The application scenario is the starting point for simulation. It contains calls to service scenarios that instruct the simulation engine when to and how to start the simulation of a virtual service. Service scenario calls specified in an application scenario are processed one by one. An application scenario can:

  • [Call] a service scenario

    The simulation of the virtual service starts immediately, or after a specified delay. The simulation engine won't process the next specified service scenario call before the current service scenario finishes.

    For details, see Composing service scenarios.

  • [Fork] a service scenario

    The simulation of the virtual service starts immediately, or after a specified delay. The simulation engine processes the next specified service scenario immediately.

    For details, see Composing service scenarios.

    Tip

    Using forked service scenario calls you can simulate more virtual services running in parallel. You can for instance start a scenario simulating a heartbeat operation, to prevent it from adding complexity to the main simulation flow.

Service scenario simulation

The simulated service scenario may contain message calls and service scenario calls, which are processed by the simulation engine.

A message call tells the simulation engine to either process an incoming message, or to produce an outgoing message, depending on the simulation mode.

A simplified version of the simulation algorithm used by the simulation engine producing outgoing messages based on an incoming one, can be described as follows:

  1. Intercept an incoming message.
  2. Select a service scenario. If several service scenarios of the same virtual service are available (see [Fork a service scenario] (#fork_scenario)), try to find the most appropriate scenario. For example, check the message operation that the service scenario expects at the current time.
  3. If the intercepted message is expected by the service scenario, process the incoming message and proceed with the next call:
    • If it is a message call containing an output message, create an outgoing message and go to the next call of the service scenario.
    • If it is a message call containing an input message, wait for a next message to arrive.
  4. If the intercepted message was not expected, try to find the most appropriate place in the scenario where the message could fit, preferably with the unprocessed scenario calls, and proceed with the execution and process (step 3) the incoming message.
  5. If the intercepted message was not processes in previous steps, try to find a similar message to the incoming one in any scenario, preferring the non-default ones, and proceed with the execution from that point.
  6. If the intercepted message was not processes in previous steps, produce a default message for given operation.

    Note

    Default messages are optional data examples used in operations declared inside service interface.

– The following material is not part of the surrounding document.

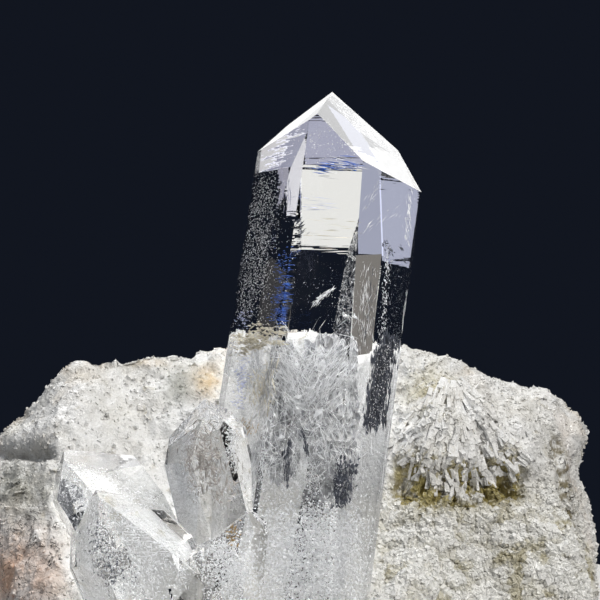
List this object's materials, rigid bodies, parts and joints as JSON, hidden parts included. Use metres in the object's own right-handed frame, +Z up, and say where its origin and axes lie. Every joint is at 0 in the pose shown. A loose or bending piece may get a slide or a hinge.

The following summary describes how the simulation degrades from the most accurate to less accurate when the client exhibits behavior that differs from service scenario:

  • Happy path simulation: Applying only steps 1 and 2 means the simulation proceeds on the happy path and the simulation engine moves forward through the scenario without intercepting unexpected messages.
  • Heuristic simulation: In step 3, in order to find the most appropriate place in the scenario a heuristic is used. The simulation can still move close to the happy path, just some messages came at unexpected moments.
  • Stateless simulation: In step 4, the simulation engine simply tries to choose the most relevant message from the known ones, ignoring the current position in the executed scenarios, in order to produce some type of response.

SV variables simulation

When processing an incoming message, the simulation engine:

  • may evaluate the SV variable to be able to compare the incoming message and the expected data specified in a scenario call,
  • updates the SV variable with the incoming value.

When creating an outgoing message, the simulation engine must evaluate the SV variables to use their values in the outgoing message.

SV variable value evaluation details:

  • If the SV variable has a non default value that was assigned already, the assigned value is used.
  • A default value is assigned to the SV variable and used otherwise.

When the simulation engine compares an incoming message with the expected data of a scenario call, it produces a message in the run log if there was a mismatch. Parts of the message represented by SV variables are by default not compared. If there is a mismatch on such data, nothing is written to the run log. To force the simulation engine to compare a message part represented by an SV variable, the SV variable must be marked final. For details, see Final SV variables.

Delays

Each scenario call may have a delay assigned to it. It tells the simulation engine when to process or expect the call. The engine attempts to incorporate the delays when producing outgoing messages.

For details, see Delaying service scenario calls.

Performance best practices

Simulation performance is determined complexity of the simulated models and scenarios.

To create well performing models:

  • Reduce SV variables usage: The simulation of SV variables uses resources and time. Messages without SV variables can be generated directly from the output and don't require extra processing time.
  • Reduce scenarios length: Stateless simulation is faster than the happy path or heuristic simulation. It is used as a fallback when all the message calls of the simulated scenarios were processed.

To write the best performing simulation model:

  • The service model should contain a single scenario for each operation without delays. The most common case is the request/response pair.
  • The application scenario should fork all service scenarios without a specified delay.